Konstanze Caysa ist freie Philosophin und lebt in Leipzig. Sie promovierte zum Thema Yearning bodies – a metatropy an der Universität Leipzig. 2002 bis 2010 war sie Mitglied des Vorstandes der Nietzsche-Gesellschaft. Publikationen u. a.: Experimente des Leibes (mit Volker Caysa, 2008), Nietzsche – Macht – Größe (mit Volker Caysa, 2010), Sehnsüchtige Körper – Eine Metatropie (2011), Askese als Verhaltensrevolte (2015), Denken des Empraktischen (mit Harko Benkert, 2016). Website: www.empraxis.net.

Mandus Craiß ist Politologe und Kulturwissenschaftler, Dichter und Philosoph, arbeitet derzeit freiberuflich bei einer Umwelt-NGO und organisiert gerne Räume der frei rhizomierenden Begegnung, u. a. Kontakt-Tanz-Events, legt als DJ auf und trägt seine Gedichte auf Lesebühnen vor. Einst leitender Redakteur der legendären anarchistischen Umwelt-Zeitschrift Kritische Masse sowie Referent zu Themen wie Medienmacht, Globalisierung, Gipfelproteste, soziale Bewegungen und Utopien.
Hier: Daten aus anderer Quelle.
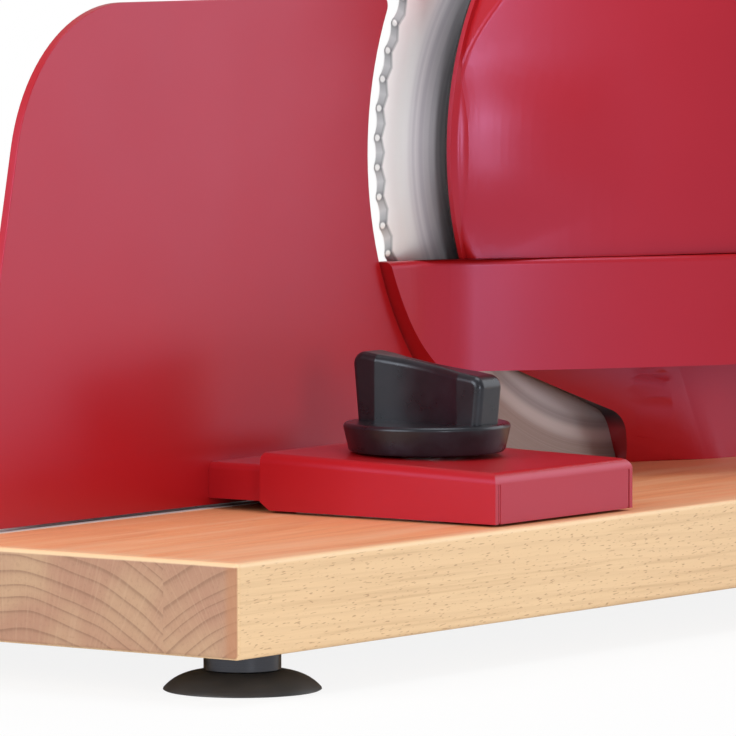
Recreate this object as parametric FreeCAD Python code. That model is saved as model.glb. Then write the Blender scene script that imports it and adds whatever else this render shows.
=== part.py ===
import FreeCAD, Part
import math
import os

from FreeCAD import Vector

os.makedirs("parts", exist_ok=True)

# Hand crank bread slicer on a beech board, with a round wave-toothed blade.
# X runs along the board from the operator's end, Y runs from the crank side
# to the bread side, and Z is up. The origin lies on the table, in the middle
# of the room that the machine takes up with its crank hanging down.
# All sizes are in millimetres.

# Board and feet
board_length = 400.0
board_width = 210.0
board_thickness = 25.0
board_arris = 1.4
foot_height = 12.0
foot_inset_x = 35.0
foot_inset_y = 25.0
cup_radius = 20.8
cup_height = 5.2
cup_wall = 2.0
stub_radius = 10.2
foot_screw_radius = 2.2
foot_screw_bite = 17.0

# Blade: the cutting plane is its flat far face
blade_radius = 85.0
blade_thickness = 1.6
blade_edge_thickness = 0.3
bevel_width = 18.0
wave_count = 62
wave_depth = 1.1
wave_slope = 10.0
blade_axis_x = 90.6
blade_axis_height = 95.6
cut_from_near_edge = 107.0

# Gear train
gear_module = 2.0
crank_gear_teeth = 32
pinion_teeth = 22
gear_line_angle = 52.0
gear_width = 9.0
tooth_backlash = 0.16
pressure_angle = 20.0

# Shafts and bearings
spindle_radius = 5.0
shaft_radius = 6.0
running_gap = 0.05
bush_wall = 2.5
bush_flange = 2.0

# Crank and grip
crank_throw = 110.0
crank_hub_radius = 13.0
crank_eye_radius = 10.0
crank_hub_width = 12.0
crank_arm_thickness = 7.0
grip_length = 97.0
grip_radius = 14.5
grip_pin_radius = 4.0
grip_end_gap = 0.3
pin_head_height = 3.0

# Depths, measured from the cutting plane towards the crank side
hub_flange_depth = 3.2
hub_flange_radius = 20.0
stand_back = 3.5
case_back_far = 7.4
case_back_near = 9.0
bulkhead_near = 13.0
gear_far = 14.5
lip_depth = 1.4
case_front = 76.0
boss_stand_out = 4.0

# Gear case outline, seen along the blade axis
case_radius = 82.0
case_shift = 20.4
case_wall = 2.5
lip_width = 1.5
gear_room = 4.1
case_back_step = 1.4

# Stand: deflector band, tub floor, pedestal, blade guard and the pedestal's shield
band_height = 32.3
band_bottom = 32.2
band_wall = 3.2
floor_thickness = 3.0
tub_gap = 0.5
guard_gap = 2.5
guard_wall = 3.0
guard_web = 2.3
guard_depth = 5.3
band_back = 6.0
band_end_gap = 1.0
band_end_far = 0.6
band_tooth_gap = 1.2
guard_start = -62.0
guard_end = 84.0
bracket_foot_x = 123.7
bracket_bend = (117.5, 14.7)
bracket_bend_radius = 12.0
bracket_tip_x = 67.2
shield_thickness = 1.0
shield_left = 30.0
shield_right = 128.0
shield_lap = 4.5
shield_wood_gap = 0.6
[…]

Derzeitig einerseits viel – in Anlehnung an Deleuze – nomadisch unterwegs, andererseits in einem Hausprojekt wohnend; einerseits Mitglied der Erich Fromm-Gesellschaft, andererseits Mitglied der HARP! …!

Emanuel Seitz ist Redaktionsmitglied der Narthex. Er promovierte sich in Amsterdam bei Josef Früchtl mit einer philosophischen Studie, die 2019 bei Klostermann unter dem Titel List und Form. Über Klugheit erschien.

Peter Seyferth ist ein freiberuflicher promovierter politischer Philosoph, der an mehreren Universitäten Politikwissenschaft unterrichtet hat. Er hat sich auf Anarchismus und Utopie spezialisiert.

Paul Stephan ist Redakteur der Narthex, in Leipzig lebender Philosoph und Autor zahlreicher Aufsätze und Bücher, zuletzt Links–Nietzscheanismus. Eine Einführung und Bedeutende Bärte. Eine Philosophie der Gesichtsbehaarung (jeweils 2020).